4. He/she is exposed to more than 1600 commercials a day. Of this, 80 are consciously noticed and about 12 provoke some reaction.
The challenge for marketers is: how to get noticed (i.e. differentiation)
and be preferred (i.e. positioning)
Most profitable strategies are built on differentiation (i.e.) offering customers
something they value that competitors don’t have.
A close look at consumer behaviour reveals that people buy on the differences.
An ability to create compelling differences remains at the heart of a firm’s competitive advantage.
The battle has always been (and still is) about differentiation - create winning differences in customers’ minds.

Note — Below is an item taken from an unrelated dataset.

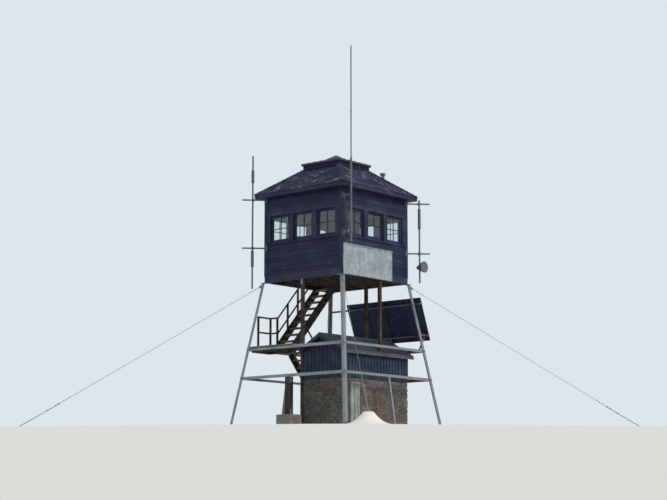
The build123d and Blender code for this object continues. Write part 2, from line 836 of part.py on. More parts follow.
# Frame of the array: two rails behind the panels, arms to the back legs, struts to the girt
rail_middle_x = (array_rail_left_x + array_right_x) / 2 - array_middle_x
rail_back = array_panel_thickness + array_rail_width / 2
with BuildPart() as array_frame:
    for along in (-array_rail_from_middle, array_rail_from_middle):
        with BuildSketch(array_plane.offset(-array_panel_thickness)):
            with Locations((rail_middle_x, along)):
                Rectangle(array_right_x - array_rail_left_x, array_rail_width)
        extrude(amount=-array_rail_width)
        rail_at = array_plane.from_local_coords(Vector(0, along, -rail_back))
        arm_low = rail_at.Z - array_arm_height / 2
        arm_start = leg_half(arm_low) + leg_width / 2
        for side in (-1, 1):
            with BuildSketch(Plane.XY.offset(arm_low)):
                with Locations((side * leg_half(rail_at.Z), (arm_start + rail_at.Y) / 2)):
                    Rectangle(array_arm_width, rail_at.Y - arm_start)
            extrude(amount=array_arm_height)
    strut_foot_y = flange_face(upper_girt_top) - girt_width / 2
    for x in array_strut_places:
        with BuildSketch(Plane.YZ.offset(x - array_strut_width / 2)):
            with BuildLine():
                Polyline(
                    (strut_foot_y - array_strut_width / 2, upper_girt_top),
                    (strut_foot_y + array_strut_width / 2, upper_girt_top),
                    (rail_at.Y + array_strut_width / 2, rail_at.Z),
                    (rail_at.Y - array_strut_width / 2, rail_at.Z),
                    close=True,
                )
            make_face()
        extrude(amount=array_strut_width)
save(array_frame, "array_frame")


# Upright tube off a corner of the cab, with thicker aerials on it and arms back to the corner
def corner_mast(side, low, top, arm_heights, aerials):
    stages = [(low, top, mast_radius)]
    stages += [(stage_low, stage_top, aerial_radius) for stage_low, stage_top in aerials]
    with BuildPart() as mast:
        for stage_low, stage_top, radius in stages:
            with BuildSketch(Plane.XY.offset(frame_height + stage_low)):
                with Locations((side * corner_mast_half, side * corner_mast_half)):
                    Circle(radius)
            extrude(amount=stage_top - stage_low)
        for height in arm_heights:
            with BuildSketch(Plane.XY.offset(frame_height + height - arm_width / 2)):
                with Locations((side * arm_end_half / 2, side * arm_end_half / 2)):
                    Rectangle(arm_end_half * 2**0.5, arm_width, rotation=45)
                Rectangle(2 * cab_half, 2 * cab_half, mode=Mode.SUBTRACT)
            extrude(amount=arm_width)
    return mast


corner_mast_half = cab_half + eave_overhang + mast_eave_clearance
arm_end_half = corner_mast_half + mast_arm_beyond
left_mast = corner_mast(-1, left_mast_low, left_mast_top, left_arm_heights, left_aerials)
save(left_mast, "left_mast")

plain_mast = corner_mast(1, right_mast_low, right_mast_top, right_arm_heights, right_aerials)
with BuildPart() as right_mast:
    add(plain_mast.part)
    horn_ends = ((-horn_back_reach, horn_back_radius), (horn_reach, horn_radius))
    for reach, radius in horn_ends:
        with BuildSketch(Plane.YZ.offset(corner_mast_half + reach)):
            with Locations((corner_mast_half, frame_height + horn_rise)):
                Circle(radius)
    loft()
save(right_mast, "right_mast")

# Main mast, off the right wall by its front corner
main_mast_reach = eave_overhang + main_mast_clearance
with BuildPart() as main_mast:
    mast_x = cab_half + main_mast_reach
    mast_y = main_mast_inset - cab_half
    stages = (
        (main_mast_low, main_mast_joint, main_mast_radius),
        (main_mast_joint, main_mast_top, whip_radius),
    )
    for stage_low, stage_top, radius in stages:
        with BuildSketch(Plane.XY.offset(frame_height + stage_low)):
            with Locations((mast_x, mast_y)):
                Circle(radius)
        extrude(amount=stage_top - stage_low)
    for height in main_arm_heights:
        with BuildSketch(Plane.XY.offset(frame_height + height - arm_width / 2)):
            with Locations(((cab_half + mast_x) / 2, mast_y)):
                Rectangle(main_mast_reach, arm_width)
        extrude(amount=arm_width)
save(main_mast, "main_mast")

# Guys: a cable, then a turnbuckle and rod down to a plate on the ground
with BuildPart() as guys:
    for side_x, side_y in corners.values():
        with BuildSketch(guy_plane(side_x, side_y)):
            Circle(guy_radius)
        extrude(amount=cable_length)
save(guys, "guys")

with BuildPart() as guy_anchors:
    for side_x, side_y in corners.values():
        with BuildSketch(guy_plane(side_x, side_y).offset(cable_length)):
            Circle(turnbuckle_radius)
        extrude(amount=turnbuckle_length)
        with BuildSketch(guy_plane(side_x, side_y).offset(cable_length + turnbuckle_length)):
            Circle(anchor_rod_radius)
        extrude(amount=anchor_rod_length)
        with BuildSketch(Plane.XY):
            with Locations((side_x * guy_foot_half, side_y * guy_foot_half)):
                Rectangle(anchor_plate_width, anchor_plate_width)
        extrude(amount=anchor_plate_thickness)
save(guy_anchors, "guy_anchors")
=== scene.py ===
import bpy
import bmesh
import random
from math import cos, exp, hypot, pi, radians, sin, tan
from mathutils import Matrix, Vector


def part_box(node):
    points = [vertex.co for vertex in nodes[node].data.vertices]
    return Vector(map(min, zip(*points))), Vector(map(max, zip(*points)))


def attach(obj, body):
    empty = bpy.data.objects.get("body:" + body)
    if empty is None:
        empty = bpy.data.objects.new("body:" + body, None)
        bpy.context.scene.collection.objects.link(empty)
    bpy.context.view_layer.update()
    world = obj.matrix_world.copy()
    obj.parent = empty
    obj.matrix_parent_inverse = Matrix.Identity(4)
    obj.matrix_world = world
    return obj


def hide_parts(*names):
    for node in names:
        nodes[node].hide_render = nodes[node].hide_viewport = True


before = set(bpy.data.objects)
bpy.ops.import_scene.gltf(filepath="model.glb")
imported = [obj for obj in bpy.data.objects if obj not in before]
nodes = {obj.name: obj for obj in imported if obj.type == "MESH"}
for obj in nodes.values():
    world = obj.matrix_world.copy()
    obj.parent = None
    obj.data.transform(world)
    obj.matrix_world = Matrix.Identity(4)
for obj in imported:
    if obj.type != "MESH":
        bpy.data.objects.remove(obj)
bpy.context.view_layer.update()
dice = random.Random(11)
print("frame loaded,", len(nodes), "nodes")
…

People pay attention to differences (though at different levels) and tend to ignore
undifferentiated products.
Here is an example of how Nike (the top-dog sports shoe brand) creates winning differences at cognitive, normative and wired-in levels in the buyer.
1. Cognitive (conscious decisions) Level § ‘I buy Nike because it’s made of engineered materials which enable higher athletic performance’
2. Normative (semiconscious feelings) level § ‘I buy Nike because it’s “in” with my crowd’
3. Wired-in (subconscious determinants) level § (‘Nike appeals to my desire to be cool, fashionable, strong, aggressive …’)
Organizations use several differentiation dimensions.
The most popular are product differentiation, service differentiation, personnel differentiation, channel
differentiation and image differentiation.
Match the following brands with their chosen differentiation dimensions.
1. Apple’s iMac (with an innovative product design)
2. Honda’s bikes (In the US market, they did an image make-over for bike riders to
differentiate from the image created by Harley-Davidson bike riders)
3. Singapore airlines (highlighting the ‘Singapore airlines girl’ is its campaign)
4. Dell computers (Dell becoming synonymous with Direct (channels) selling)
5. Cemex cement (using GPS to deliver ready-mix concrete just-in-time)
Most firms while seeking to differentiate themselves from the competition focus
their energy only on their products and services.